I’ve finally reached a tipping point with this realization of feeling powerless. A couple days ago, I received an email from my good friend in Malaysia. He’s a Rohingya and I had the privilege of meeting him in Kuala Lumpur where he shared his incredible story with me. Rendered stateless in Myanmar due to his status as an ethnic minority, he grew up in a refugee camp, was trafficked several times, and has since dedicated his life to fight for the freedom of his people. I admire him so much and the passion he has for seeking justice for his people. He emailed me a report to proofread (my job as an English teacher never ends!), a report that made this whole Rohingya situation just a little more real for me. The report is dense and lists in explicit detail the injustices that the Rohingya have faced against the Myanmar government just from October of this year.

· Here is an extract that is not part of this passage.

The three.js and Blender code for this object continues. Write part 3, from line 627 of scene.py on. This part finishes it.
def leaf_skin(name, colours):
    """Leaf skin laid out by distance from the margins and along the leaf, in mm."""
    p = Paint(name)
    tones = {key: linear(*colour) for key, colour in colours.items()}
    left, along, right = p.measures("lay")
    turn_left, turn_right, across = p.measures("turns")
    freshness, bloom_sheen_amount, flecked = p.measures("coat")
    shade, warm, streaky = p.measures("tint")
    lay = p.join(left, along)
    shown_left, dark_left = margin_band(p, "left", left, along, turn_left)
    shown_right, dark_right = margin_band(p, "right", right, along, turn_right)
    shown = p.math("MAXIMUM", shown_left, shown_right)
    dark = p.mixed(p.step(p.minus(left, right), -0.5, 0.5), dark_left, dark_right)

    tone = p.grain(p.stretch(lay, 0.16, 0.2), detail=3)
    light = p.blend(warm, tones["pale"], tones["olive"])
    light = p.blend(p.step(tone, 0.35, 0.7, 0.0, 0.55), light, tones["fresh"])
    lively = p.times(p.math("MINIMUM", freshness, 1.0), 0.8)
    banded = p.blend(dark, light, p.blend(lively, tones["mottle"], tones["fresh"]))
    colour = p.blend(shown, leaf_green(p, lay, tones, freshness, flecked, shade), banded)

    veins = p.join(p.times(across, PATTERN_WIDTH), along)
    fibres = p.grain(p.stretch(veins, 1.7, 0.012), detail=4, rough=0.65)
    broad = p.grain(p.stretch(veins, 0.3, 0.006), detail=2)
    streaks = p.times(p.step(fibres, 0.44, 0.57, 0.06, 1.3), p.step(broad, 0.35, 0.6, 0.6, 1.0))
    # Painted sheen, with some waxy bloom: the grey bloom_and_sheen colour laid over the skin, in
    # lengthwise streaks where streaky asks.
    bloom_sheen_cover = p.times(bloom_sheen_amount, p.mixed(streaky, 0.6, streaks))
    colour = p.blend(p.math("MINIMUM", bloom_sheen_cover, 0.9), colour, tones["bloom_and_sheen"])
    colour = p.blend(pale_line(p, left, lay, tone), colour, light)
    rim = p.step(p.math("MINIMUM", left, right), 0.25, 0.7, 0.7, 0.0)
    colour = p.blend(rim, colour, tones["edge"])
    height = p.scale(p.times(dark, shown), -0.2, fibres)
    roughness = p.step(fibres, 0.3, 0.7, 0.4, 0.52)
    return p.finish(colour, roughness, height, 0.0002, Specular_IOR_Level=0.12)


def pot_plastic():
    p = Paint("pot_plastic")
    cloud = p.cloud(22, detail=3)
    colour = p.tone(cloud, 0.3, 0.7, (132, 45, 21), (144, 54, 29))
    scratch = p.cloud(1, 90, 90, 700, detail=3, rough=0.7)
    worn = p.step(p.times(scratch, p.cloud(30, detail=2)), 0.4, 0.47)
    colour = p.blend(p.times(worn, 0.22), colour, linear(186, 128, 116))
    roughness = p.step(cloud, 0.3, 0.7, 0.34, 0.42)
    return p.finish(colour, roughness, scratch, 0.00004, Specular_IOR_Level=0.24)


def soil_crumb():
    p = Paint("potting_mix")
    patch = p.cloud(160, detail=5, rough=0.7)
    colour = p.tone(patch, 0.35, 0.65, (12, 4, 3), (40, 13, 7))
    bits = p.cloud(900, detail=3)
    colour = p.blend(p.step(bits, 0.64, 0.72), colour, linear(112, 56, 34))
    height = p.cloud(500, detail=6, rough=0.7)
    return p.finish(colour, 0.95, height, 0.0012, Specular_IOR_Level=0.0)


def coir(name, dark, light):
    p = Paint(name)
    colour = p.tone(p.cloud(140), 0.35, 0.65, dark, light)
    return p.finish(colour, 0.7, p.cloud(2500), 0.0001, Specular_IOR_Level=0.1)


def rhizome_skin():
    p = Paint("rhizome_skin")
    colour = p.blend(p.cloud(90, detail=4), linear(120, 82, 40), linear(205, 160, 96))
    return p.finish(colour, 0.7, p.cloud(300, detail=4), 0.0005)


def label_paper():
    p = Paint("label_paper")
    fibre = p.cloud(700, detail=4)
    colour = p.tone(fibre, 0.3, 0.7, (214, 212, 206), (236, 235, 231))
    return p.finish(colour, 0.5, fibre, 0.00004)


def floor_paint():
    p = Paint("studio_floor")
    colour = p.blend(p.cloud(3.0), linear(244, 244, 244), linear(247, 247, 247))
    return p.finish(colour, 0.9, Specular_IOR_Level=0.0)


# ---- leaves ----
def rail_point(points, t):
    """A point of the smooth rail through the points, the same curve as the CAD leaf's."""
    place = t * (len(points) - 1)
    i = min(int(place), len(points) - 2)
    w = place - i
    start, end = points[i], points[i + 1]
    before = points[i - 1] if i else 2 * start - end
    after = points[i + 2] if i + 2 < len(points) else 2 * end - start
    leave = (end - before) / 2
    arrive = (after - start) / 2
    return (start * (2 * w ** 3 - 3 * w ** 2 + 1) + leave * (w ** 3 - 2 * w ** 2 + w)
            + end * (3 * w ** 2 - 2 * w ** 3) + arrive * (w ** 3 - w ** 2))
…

I think the reason why it hit me so hard was because each recorded date and event I read about in the report made me recall exactly what I was doing that very same day.

On October 10th, while seven Rohingya villagers were shot down in Rakhine State by the Burmese security forces, I was studying at a coffee shop.

On October 25th, while five girls aged 16 – 18 were raped by security forces in another village, I was planning my epic Halloween costume (which was pretty epic, by the way).

On November 12th, while the Burmese army opened fire with helicopters near villages in Maungdaw, I was teaching a piano lesson.

Talk about putting things into perspective. This reality hit me the night before Thanksgiving, when I was finally able to fully grasp what exactly is going on in Myanmar right now. These events are seeming all-too familiar…they make me think of the 1994 Rwanda genocide because that’s what these events are becoming. A genocide. And it’s going on right now.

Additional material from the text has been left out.